Game Changing Development


    The Game Changing Development (GCD) Program seeks to identify and rapidly mature innovative/high impact capabilities and technologies for infusion in a broad array of future NASA missions. Multiple performing teams using varied approaches will attempt to achieve selected high impact challenge goals. Performing teams are held accountable for ensuring that discoveries move rapidly from the laboratory to application. The GCD Program portfolio will produce both subsystem/system level multidisciplinary innovations and component/discipline innovations. While advances in discipline and core knowledge are by-products of the GCD Program, the objective is to mature transformational innovations for future space systems in preparation for flight demonstration.


    The GCD Program is focused on rapidly maturing high impact capability driven technologies to enable major benefits to the US space program. This program seeks to bridge the "valley of death" that has existed between a promising nascent idea and practical infusion in a space system. GCD is specifically designed to bridge high risk/high payoff technologies from discovery to use. A broad spectrum of space system technologies will be developed ranging from launch vehicle subsystems, spacecraft technologies, in-space capabilities and surface systems that support robotic and human exploration. To significantly impact the high cost and limited performance of space exploration approaches developed over the last 50 years, the GCD Program will solicit innovative ideas from all sources.

    The GCD technology development projects typically last for 2 to 3 years and are guided by a Principal Investigator (PI) supported by a team of experts. In most projects, multiple performing teams will work in parallel to mature the technologies that are the capability drivers according to the project plan. Frequent informal reviews are used to maintain the pace of innovation and to assess feasibility of the approach. It is anticipated that the high risk nature of these projects will lead to early completion of 30-40% of the efforts. The PI is responsible for transition to the end user and solicits customer requirements and applications throughout the process. Successful projects within the GCD Program will have achieved a technology maturity and customer interest at completion, such that progression into flight demonstration is expected.

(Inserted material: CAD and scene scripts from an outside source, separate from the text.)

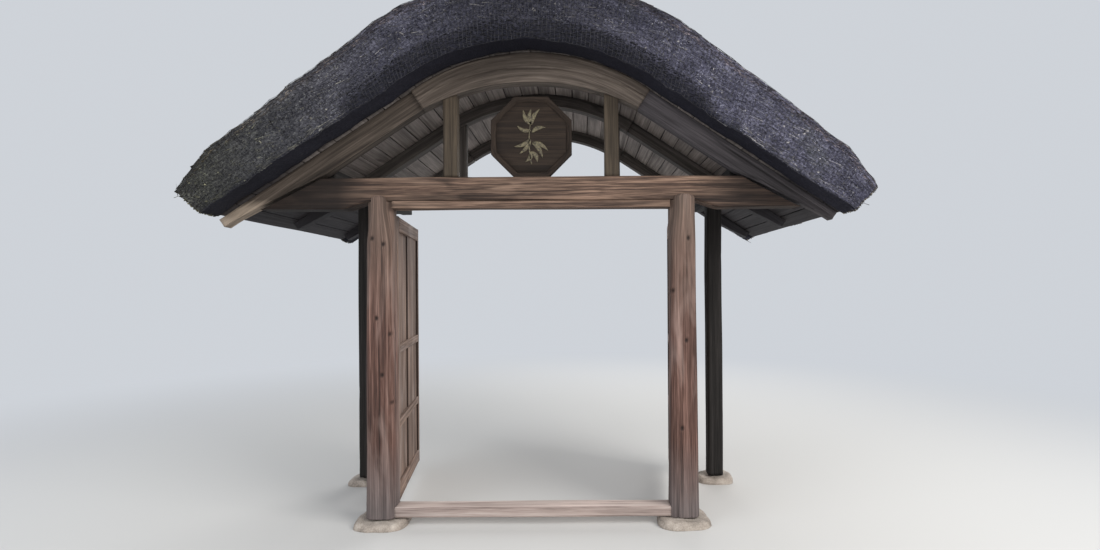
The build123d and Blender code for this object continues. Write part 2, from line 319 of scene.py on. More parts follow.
def dress(piece, material, slot, *nodes, body="frame"):
    """Gives a finished piece its material and body, and hides the nodes it stands for; the slot is not
    used.
    """
    piece.data.materials.clear()
    piece.data.materials.append(material)
    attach(piece, body)
    if nodes:
        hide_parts(*nodes)
    print(piece.name, len(piece.data.vertices), "vertices")


# %% [markdown]
# Materials are trees of nodes. They could be wired by hand in the editor, but a few helpers
# that add, set and link nodes in one call keep each recipe short enough to read here.

# %% Node helpers
def connect(tree, node, **links):
    """Sets or links inputs, by name with _ for a space or by number as in i0."""
    for key, value in links.items():
        numbered = key[0] == "i" and key[1:].isdigit()
        socket = node.inputs[int(key[1:]) if numbered else key.replace("_", " ")]
        if isinstance(value, bpy.types.NodeSocket):
            tree.links.new(value, socket)
        else:
            socket.default_value = value
    return node


def add(tree, kind, settings=(), **links):
    """Adds a node with its settings and inputs."""
    node = tree.nodes.new(kind)
    for key, value in dict(settings).items():
        setattr(node, key, value)
    return connect(tree, node, **links)


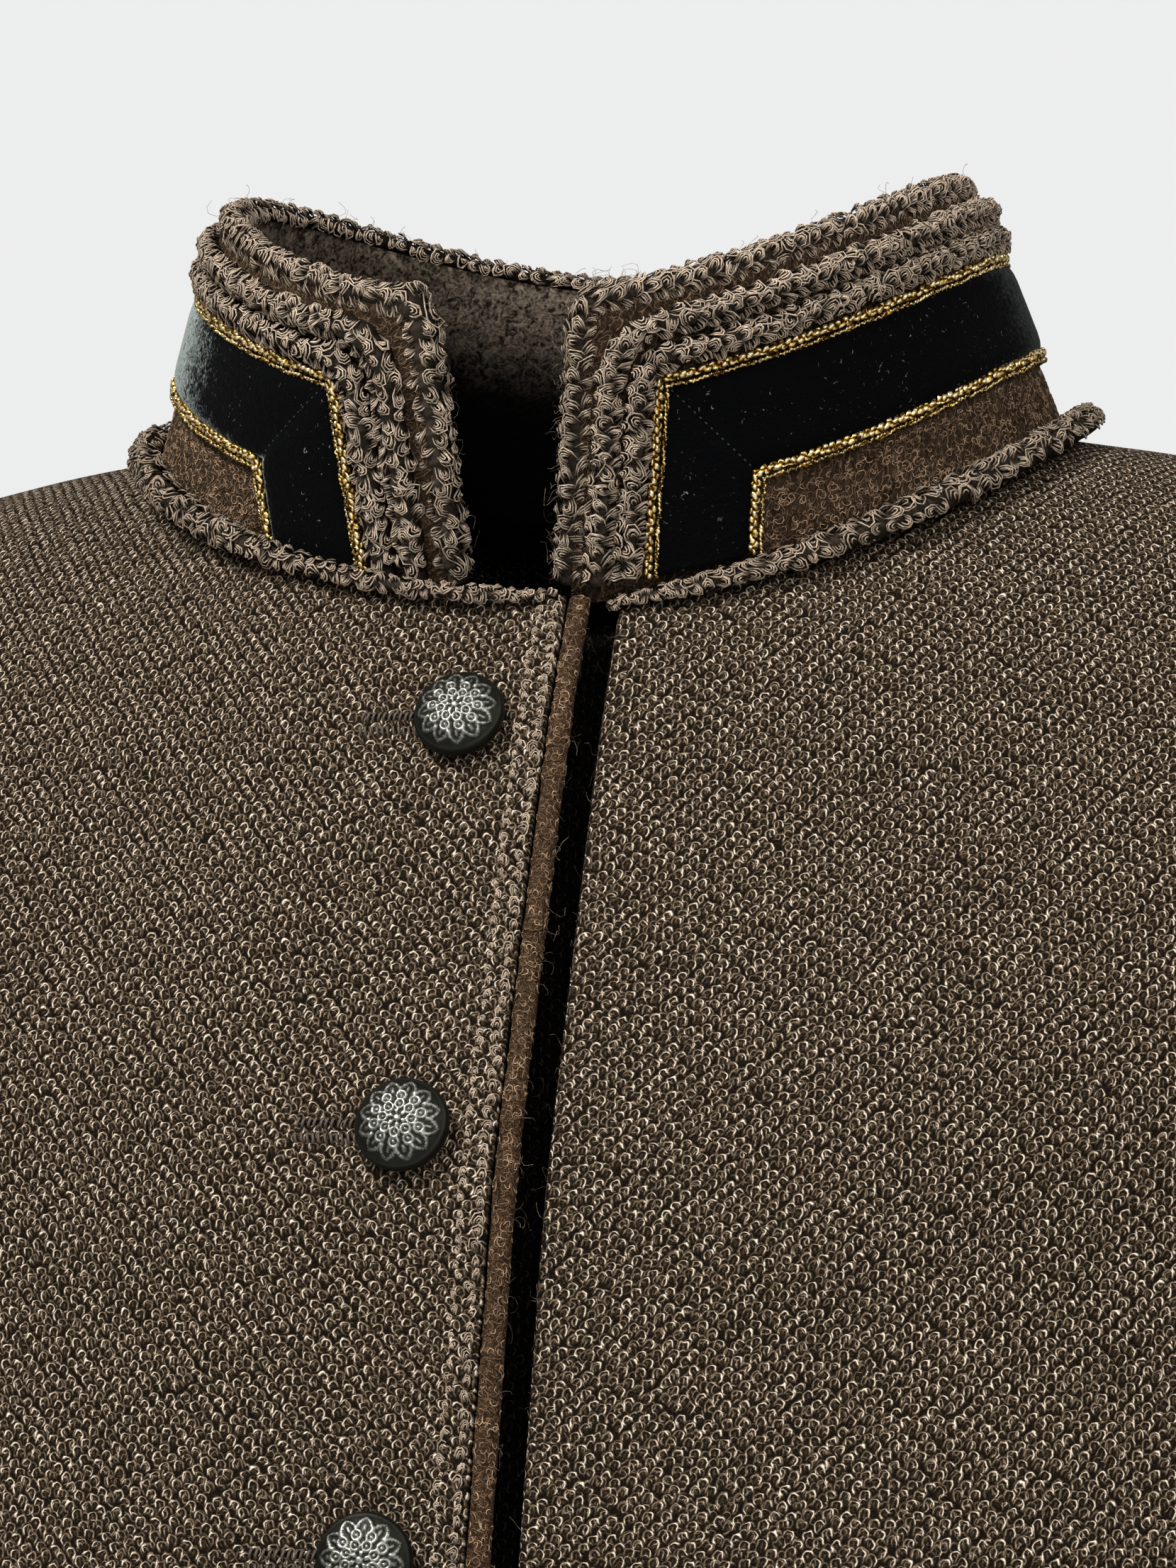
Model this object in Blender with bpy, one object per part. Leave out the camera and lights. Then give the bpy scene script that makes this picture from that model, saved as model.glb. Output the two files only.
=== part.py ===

    Within the GCD Program, a portfolio of large and small projects will be embraced. Large projects because of system complexity and scope will require more resources than small component or discipline level projects. In addition, to maximize the pace of innovation, the GCD Program will not employ a one-size-fits-all approach in portfolio selection or management. For example, directed efforts to seize compelling opportunities will occur with collaborative partners such as DARPA.


    The GCD Program will be accomplished through NASA's Space Technology Program and the Level II Program Office located at the Langley Research Center. Program management functions such as source selection will be accomplished at NASA HQ, whereas day to day project implementation will be performed by the Level II office. Principal Investigators will l form a virtual staff of technical and contracting experts through the Level II office.